• Information shown

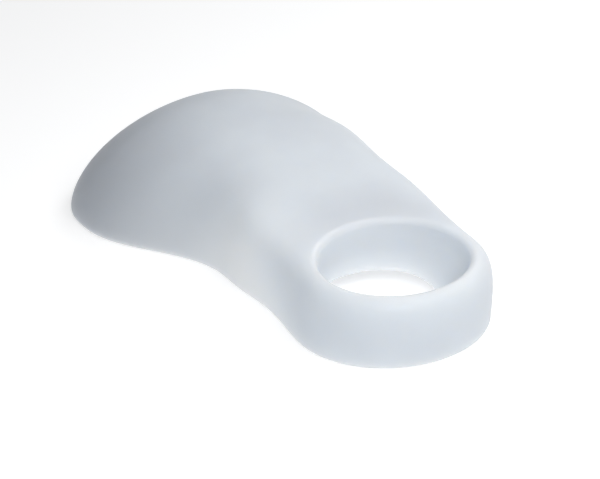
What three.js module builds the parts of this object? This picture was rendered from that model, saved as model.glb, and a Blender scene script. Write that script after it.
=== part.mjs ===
// Gel shield for the joint of the big toe: a thin domed shell, hollow underneath, whose neck runs into a toe
// loop. It is one soft moulding, modelled in millimetres with +Z up. The loop lies towards +X and the shield
// towards -X. The foot of the loop and the rim of the shield rest on the plane z = 0.
//
// Heights and outlines are worked out about the loop's upright axis. A plan point is a Vector2, and "back" is
// its distance from that axis towards the shield. The finished body is then moved to the middle of its box.

import * as THREE from "three";

const { clamp, lerp, smoothstep, smootherstep } = THREE.MathUtils;

// Toe loop
const LOOP_OUTER_DIAMETER = 31.4;
const LOOP_HEIGHT = 11.4;
const LOOP_LEAN_FRONT = 1;
const LOOP_LEAN_SIDE = 0.7;

// Toe hole: its rim, and the smaller foot of its wall, which is set off from the loop's axis
const TOE_HOLE_DIAMETER = 23.4;
const RIM_ROLL = 1.2;
const FOOT_DIAMETER = 19.6;
const FOOT_BACK = 1.2;
const FOOT_SIDE = -1.3;
const FOOT_RISE = 2.6;
const FOOT_ROUNDING = 1.2;

// Neck and shield
const NECK_DISTANCE = 24;
const NECK_WIDTH = 33.6;
const NECK_OFFSET = -1;
const WAIST_DEPTH = 0.9;
const WIDEST_DISTANCE = 56.6;
const SHIELD_WIDTH = 51;
const SHIELD_REACH = 76.2;
const SHIELD_OFFSET = 2.5;
const CLIMB_START = 7.8;
const CROWN_DISTANCE = 48.5;
const CROWN_HEIGHT = 15.2;

// Walls and edges
const SHELL_WALL = 2.6;
const EDGE_WIDTH = 1.6;
const LIP_RADIUS = 0.6;
const HOLLOW_START = 16;
const HOLLOW_RAMP = 10;

// Powers of the rounded curves: 2 is an ellipse and more is squarer
const TIP_POWER = 1.92;
const LOOP_SIDE_POWER = 11;
const LOOP_TOP_POWER = 3.6;
const DOME_SIDE_POWER = 2;
const DOME_TOP_POWER = 1.6;

// How far back from the loop's axis the squareness of the loop has gone, on the +Y side and on the -Y side
const PLUS_Y_ROUNDING = 56.6;
const MINUS_Y_ROUNDING = 42;

// Spokes in each part of half the outline, and points in each part of a section
const FRONT_SPOKES = 12;
const SIDE_SPOKES = 16;
const TIP_SPOKES = 14;
const ROUND_POINTS = 3;
const ROLL_POINTS = 5;
const TOP_POINTS = 13;
const UNDER_POINTS = 12;

const loopRadius = LOOP_OUTER_DIAMETER / 2;
const holeRadius = TOE_HOLE_DIAMETER / 2;
const footRadius = FOOT_DIAMETER / 2;
const quarter = Math.PI / 2;

// Half a width on one side, where side is 1 for +Y and -1 for -Y. A positive offset leans it towards -Y.
function halfOf(width, offset, side) {
  return width / 2 - side * offset;
}

function shieldHalf(side) {
  return halfOf(SHIELD_WIDTH, SHIELD_OFFSET, side);
}

// Half the plan's width on one side, from the loop's axis back to the shield's widest place. The -Y side draws
// in to a waist between the loop and the neck.
function halfWidth(back, side) {
  const neckHalf = halfOf(NECK_WIDTH, NECK_OFFSET, side);
  if (back < NECK_DISTANCE) {
    const waist = side < 0 ? WAIST_DEPTH * Math.sin((Math.PI * back) / NECK_DISTANCE) ** 2 : 0;
    return lerp(loopRadius, neckHalf, smoothstep(back, 0, NECK_DISTANCE)) - waist;
  }
  const flare = smootherstep(back, NECK_DISTANCE, WIDEST_DISTANCE);
  return lerp(neckHalf, shieldHalf(side), flare);
}

// One side of the plan's outline, from the front of the loop round to the shield's tip.
function outlineHalf(side) {
  const points = [];
  for (let i = 0; i < FRONT_SPOKES; i += 1) {
    const angle = (quarter * i) / FRONT_SPOKES;
    points.push(new THREE.Vector2(Math.cos(angle), side * Math.sin(angle)).multiplyScalar(loopRadius));
  }
  for (let i = 0; i < SIDE_SPOKES; i += 1) {
    const back = (WIDEST_DISTANCE * i) / SIDE_SPOKES;
    points.push(new THREE.Vector2(-back, side * halfWidth(back, side)));
  }
  for (let i = 0; i <= TIP_SPOKES; i += 1) {
    const angle = (quarter * i) / TIP_SPOKES;
    const along = Math.sin(angle) ** (2 / TIP_POWER);
    const across = Math.max(Math.cos(angle), 0) ** (2 / TIP_POWER);
    const back = lerp(WIDEST_DISTANCE, SHIELD_REACH, along);
    points.push(new THREE.Vector2(-back, side * shieldHalf(side) * across));
  }
  return points;
}

// The whole outline, seen from above, turning from +X through +Y.
function outline() {
  const near = outlineHalf(-1).slice(1, -1).reverse();
  return [...outlineHalf(1), ...near];
}

// How far a plan point lies from the spine, which is 0, to the outline, which is 1.
function spread(p) {
  const back = -p.x;
  const side = Math.sign(p.y);
  if (back < 0) return p.length() / loopRadius;
  if (back < WIDEST_DISTANCE) return Math.abs(p.y) / halfWidth(back, side);
  const along = (back - WIDEST_DISTANCE) / (SHIELD_REACH - WIDEST_DISTANCE);
  const across = Math.abs(p.y) / shieldHalf(side);
  return (along ** TIP_POWER + across ** TIP_POWER) ** (1 / TIP_POWER);
}

// Height of the spine: level over the loop, then a climb that rounds off at the crown.
function crestHeight(p) {
  return lerp(LOOP_HEIGHT, CROWN_HEIGHT, smoothstep(-p.x, CLIMB_START, CROWN_DISTANCE));
}

// A rounded arch, 1 over the spine and 0 where the spread has reached its limit. It is nearly square over the
// loop and softens along the neck to the round of the dome.
function arch(p, limit) {
  const soft = smoothstep(-p.x, 0, p.y < 0 ? MINUS_Y_ROUNDING : PLUS_Y_ROUNDING);
  const sidePower = lerp(LOOP_SIDE_POWER, DOME_SIDE_POWER, soft);
  const topPower = lerp(LOOP_TOP_POWER, DOME_TOP_POWER, soft);
  const level = Math.min(spread(p) / limit, 1);
  return (1 - level ** sidePower) ** (1 / topPower);
}

// Height of the outer skin, which rolls down into the toe hole round its rim.
function topHeight(p) {
  const full = lerp(LIP_RADIUS, crestHeight(p), arch(p, 1));
  const nearness = clamp(1 - (p.length() - holeRadius) / RIM_ROLL, 0, 1);
  return full - RIM_ROLL * (1 - Math.sqrt(1 - nearness ** 2));
}

// Height of the inner skin. The hollow starts behind the loop's wall, and the foot of that wall lifts off the
// ground on the shield's side.
function underHeight(p) {
  const side = Math.sign(p.y);
  const limit = 1 - EDGE_WIDTH / halfWidth(clamp(-p.x, 0, WIDEST_DISTANCE), side);
  const nearness = clamp(1 - (-p.x - HOLLOW_START) / HOLLOW_RAMP, 0, 1);
  const hollow = (crestHeight(p) - SHELL_WALL) * arch(p, limit) * Math.sqrt(1 - nearness ** 2);
  const lift = FOOT_RISE * smoothstep(-p.x, -footRadius, footRadius) * nearness * arch(p, limit);
  return Math.max(hollow, lift);
}

// The share of a path, from its start, at which it comes out from under the hollow.
function hollowEnd(path) {
  let under = 0;
  let clear = 1;
  for (let i = 0; i < 20; i += 1) {
    const share = (under + clear) / 2;
    if (-path.getPoint(share).x > HOLLOW_START) under = share;
    else clear = share;
  }
  return clear;
}

// A plan path from the hole to the outline. Over the loop it runs straight out. Behind it the path follows the
// spine first and then bends out to the side, so that no path leaves the plan at the neck.
function spoke(from, edge) {
  const back = Math.min(-edge.x, WIDEST_DISTANCE);
  const straight = from.clone().lerp(edge, 0.5);
  const corner = new THREE.Vector2(-back, from.y);
  const bend = straight.lerp(corner, smoothstep(back, 0, NECK_DISTANCE));
  return new THREE.QuadraticBezierCurve(from, bend, edge);
}

// A point of the body. The loop leans, most at its top, and the lean fades out along the neck.
function leaning(p, height) {
  const share = (height / LOOP_HEIGHT) * (1 - smoothstep(-p.x, 0, WIDEST_DISTANCE));
  return new THREE.Vector3(p.x + LOOP_LEAN_FRONT * share, p.y + LOOP_LEAN_SIDE * share, height);
}

// One closed section on the spoke from the toe hole to the outline: up the hole's wall, out over the top, round
// the lip and back underneath. outward points out of the outline there.
function section(hole, edge, outward) {
  const points = [];
  const add = (p, height) => points.push(leaning(p, height));
  const path = spoke(hole, edge);
  const radial = hole.clone().normalize();
  const footMiddle = new THREE.Vector2(-FOOT_BACK, FOOT_SIDE);
  const foot = footMiddle.clone().addScaledVector(radial, footRadius + FOOT_ROUNDING);
  const footHeight = underHeight(foot);

  for (let i = 0; i < ROUND_POINTS; i += 1) {
    const angle = (quarter * i) / (ROUND_POINTS - 1);
    const p = foot.clone().addScaledVector(radial, -FOOT_ROUNDING * Math.sin(angle));
    add(p, footHeight + FOOT_ROUNDING * (1 - Math.cos(angle)));
  }
  const wallFoot = footMiddle.clone().addScaledVector(radial, footRadius);
  add(wallFoot.lerp(hole, 0.5), lerp(footHeight + FOOT_ROUNDING, topHeight(hole), 0.5));

  const rollShare = Math.min(RIM_ROLL / path.getLength(), 0.5);
  for (let i = 0; i < ROLL_POINTS; i += 1) {
    const p = path.getPoint(rollShare * (1 - Math.cos((quarter * i) / ROLL_POINTS)));
    add(p, topHeight(p));
  }
  for (let i = 0; i < TOP_POINTS; i += 1) {
    const p = path.getPoint(lerp(rollShare, 1, Math.sin((quarter * i) / TOP_POINTS)));
    add(p, topHeight(p));
  }
  for (let i = 0; i < ROUND_POINTS; i += 1) {
    const angle = (quarter * i) / (ROUND_POINTS - 1);
    const p = edge.clone().addScaledVector(outward, -LIP_RADIUS * (1 - Math.cos(angle)));
    add(p, LIP_RADIUS * (1 - Math.sin(angle)));
  }

  const inner = edge.clone().addScaledVector(outward, -EDGE_WIDTH);
  const back = spoke(foot, inner);
  const underPath = new THREE.QuadraticBezierCurve(inner, back.v1, foot);
  const hollowShare = Math.max(hollowEnd(underPath), 0.5);
  add(inner, 0);
  for (let i = 1; i <= UNDER_POINTS; i += 1) {
    const p = underPath.getPoint((hollowShare * (1 - Math.cos((Math.PI * i) / UNDER_POINTS))) / 2);
    add(p, underHeight(p));
  }
  return points;
}

// The toe hole's points, one for each spoke, in the outline's order. The front and the back half of the hole
// each share out their spokes evenly.
function holeCircle() {
  const backSpokes = SIDE_SPOKES + TIP_SPOKES;
  const front = Array.from({ length: FRONT_SPOKES }, (_, i) => (quarter * i) / FRONT_SPOKES);
  const back = Array.from({ length: backSpokes + 1 }, (_, i) => quarter + (quarter * i) / backSpokes);
  const half = [...front, ...back];
  const other = half.slice(1, -1).reverse().map((angle) => -angle);
  return [...half, ...other].map((angle) => {
    return new THREE.Vector2(Math.cos(angle), Math.sin(angle)).multiplyScalar(holeRadius);
  });
}

// A closed surface from closed sections that follow one another round the hole. Each four-sided face is split
// along its shorter diagonal.
function ringGeometry(sections) {
  const points = sections.flat();
  const count = sections[0].length;
  const index = [];
  sections.forEach((_, i) => {
    const here = i * count;
    const next = ((i + 1) % sections.length) * count;
    for (let j = 0; j < count; j += 1) {
      const k = (j + 1) % count;
      const [a, b, c, d] = [here + j, here + k, next + k, next + j];
      if (points[a].distanceTo(points[c]) < points[b].distanceTo(points[d])) index.push(a, c, d, a, b, c);
      else index.push(a, b, d, b, c, d);
    }
  });
  const geometry = new THREE.BufferGeometry().setFromPoints(points);
  geometry.setIndex(index);
  return geometry;
}

function gelShield() {
  const edges = outline();
  const holes = holeCircle();
  const sections = edges.map((edge, i) => {
    const before = edges.at(i - 1);
    const after = edges[(i + 1) % edges.length];
    const outward = new THREE.Vector2(after.y - before.y, before.x - after.x).normalize();
    return section(holes[i], edge, outward);
  });
  const geometry = ringGeometry(sections);
  geometry.computeBoundingBox();
  const middle = geometry.boundingBox.getCenter(new THREE.Vector3());
  geometry.translate(-middle.x, -middle.y, 0);
  const gel = new THREE.MeshStandardMaterial({ color: 0xd7e0e6, roughness: 0.35, metalness: 0 });
  const mesh = new THREE.Mesh(geometry, gel);
  mesh.name = "gel_shield";
  return mesh;
}

const group = new THREE.Group();
group.add(gelShield());

export default group;
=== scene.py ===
"""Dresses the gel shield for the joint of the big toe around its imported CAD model.

The shield is one soft moulding of milky silicone gel: a thin domed shell, hollow underneath, whose neck
runs into a toe loop. The moulding here repeats the sizes and curves of the CAD source on a finer mesh. Its
sizes are in millimetres until the mesh is made. Every Blender object is in metres, in the CAD frame, with
+X towards the toe loop and +Z up.
"""

import logging
import math
from collections.abc import Callable
from dataclasses import dataclass, field
from enum import Enum
from typing import Any

import bpy
from mathutils import Matrix, Vector


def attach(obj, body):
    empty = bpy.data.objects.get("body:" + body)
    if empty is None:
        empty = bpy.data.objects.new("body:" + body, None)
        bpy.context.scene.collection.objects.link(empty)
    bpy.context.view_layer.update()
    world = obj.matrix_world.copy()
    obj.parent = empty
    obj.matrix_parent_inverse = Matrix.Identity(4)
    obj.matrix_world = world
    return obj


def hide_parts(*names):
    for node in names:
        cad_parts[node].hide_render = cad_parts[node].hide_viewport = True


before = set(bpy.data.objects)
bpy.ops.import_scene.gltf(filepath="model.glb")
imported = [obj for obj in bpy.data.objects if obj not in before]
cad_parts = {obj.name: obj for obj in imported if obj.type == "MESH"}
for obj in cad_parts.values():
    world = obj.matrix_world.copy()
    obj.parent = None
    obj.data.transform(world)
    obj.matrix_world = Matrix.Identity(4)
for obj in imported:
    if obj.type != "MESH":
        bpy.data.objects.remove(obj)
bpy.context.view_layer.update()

LOG = logging.getLogger("gel_shield_looks")
MM = 0.001
QUARTER = math.pi / 2
FRAME_PIXELS = (600, 479)
PATTERN_MIDDLE = 0.5

# The colour sockets of a Mix node, by number, because its number and vector sockets have the same names.
MIX_SHARE, MIX_FIRST, MIX_SECOND, MIX_RESULT = 0, 6, 7, 2

Colour = tuple[float, float, float, float]
Place = tuple[float, float, float]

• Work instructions
From the line with "cad_parts[node].hide_render = cad_parts[node].hide_viewport" to the last line of the material, give every line again exactly, and only those lines.

• Completed exercise
        cad_parts[node].hide_render = cad_parts[node].hide_viewport = True


before = set(bpy.data.objects)
bpy.ops.import_scene.gltf(filepath="model.glb")
imported = [obj for obj in bpy.data.objects if obj not in before]
cad_parts = {obj.name: obj for obj in imported if obj.type == "MESH"}
for obj in cad_parts.values():
    world = obj.matrix_world.copy()
    obj.parent = None
    obj.data.transform(world)
    obj.matrix_world = Matrix.Identity(4)
for obj in imported:
    if obj.type != "MESH":
        bpy.data.objects.remove(obj)
bpy.context.view_layer.update()

LOG = logging.getLogger("gel_shield_looks")
MM = 0.001
QUARTER = math.pi / 2
FRAME_PIXELS = (600, 479)
PATTERN_MIDDLE = 0.5

# The colour sockets of a Mix node, by number, because its number and vector sockets have the same names.
MIX_SHARE, MIX_FIRST, MIX_SECOND, MIX_RESULT = 0, 6, 7, 2

Colour = tuple[float, float, float, float]
Place = tuple[float, float, float]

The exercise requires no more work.